Artist Biography
Adolph Heinze (1887 – 1958) was born in Chicago, Illinois on February 5, 1887. He was a student of Karl Albert Buehr, Grant, Snell and later, with William Merritt Chase in New York. He was a member of the Painters and Sculptors of Chicago, the Chicago Gallery Association and the All-Illinois Society of Fine Arts.
Heinze, primarily a landscape painter, exhibited thirteen works at the Art Institute of Chicago between 1925 and 1930. He won awards from the Municipal Art League of Chicago and the Chicago Gallery Association, both in 1927.

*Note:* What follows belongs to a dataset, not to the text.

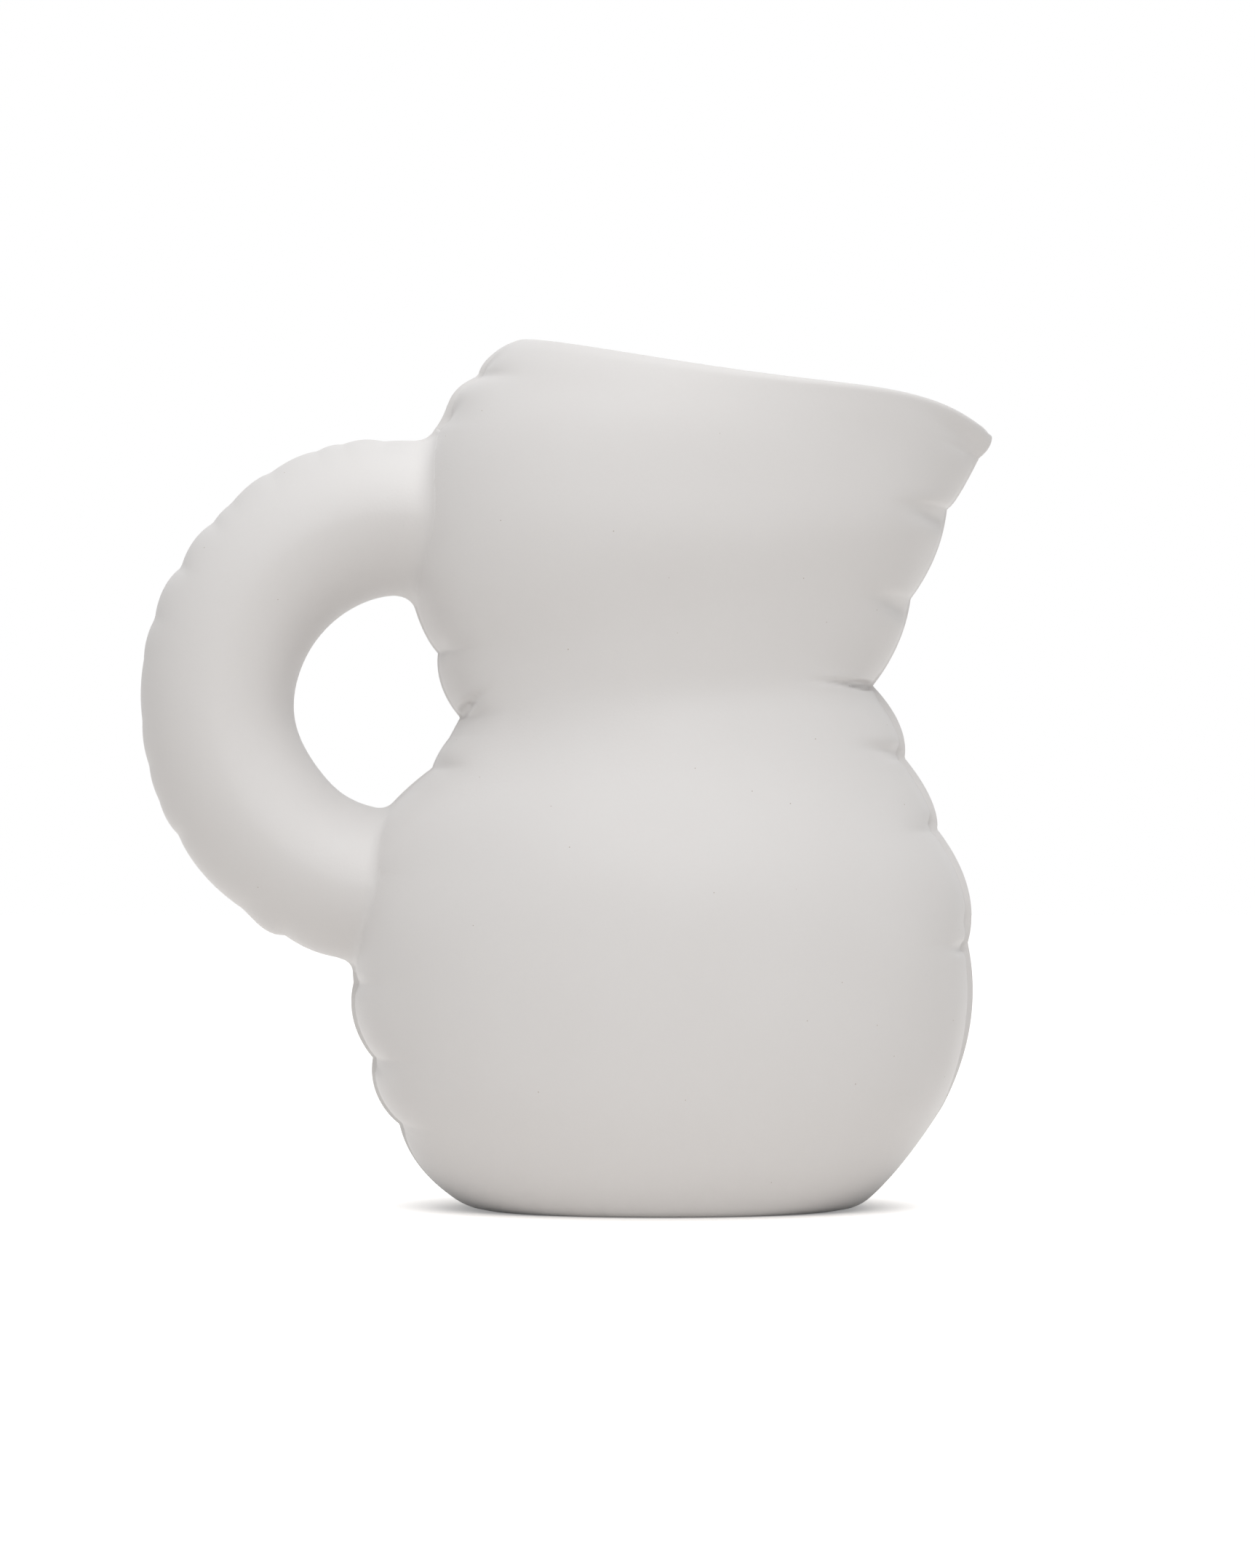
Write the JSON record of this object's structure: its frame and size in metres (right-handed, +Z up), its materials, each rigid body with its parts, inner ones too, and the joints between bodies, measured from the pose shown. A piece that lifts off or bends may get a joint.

Louis W. Hill, owner of the Great Northern Railway, in order to sell the West to the prospective traveler, hired artists, including Adolph Heinze, Charles M. Russell, Joseph Scheuerle, Kathryn W. Leighton and John Fery, to paint Montana’s picturesque Glacier Park scenery. Heinze painted Rocky Mountain landscapes in the 1920’s including Mountain Trail which is in the collection of the Burlington Northern Santa Fe Railroad, Fort Worth, Texas. Other Heinze paintings are hanging in several high schools: The Cloud Break, John Marshall High School, Chicago; Booth Bay Harbor, Downers Grove High School, Illinois; and Mt. Wilbur, American Fork High School, Utah.
Although Heinze had lived for many years in Downers Grove, Illinois, he passed away on June 11, 1958 in Glenview, Illinois.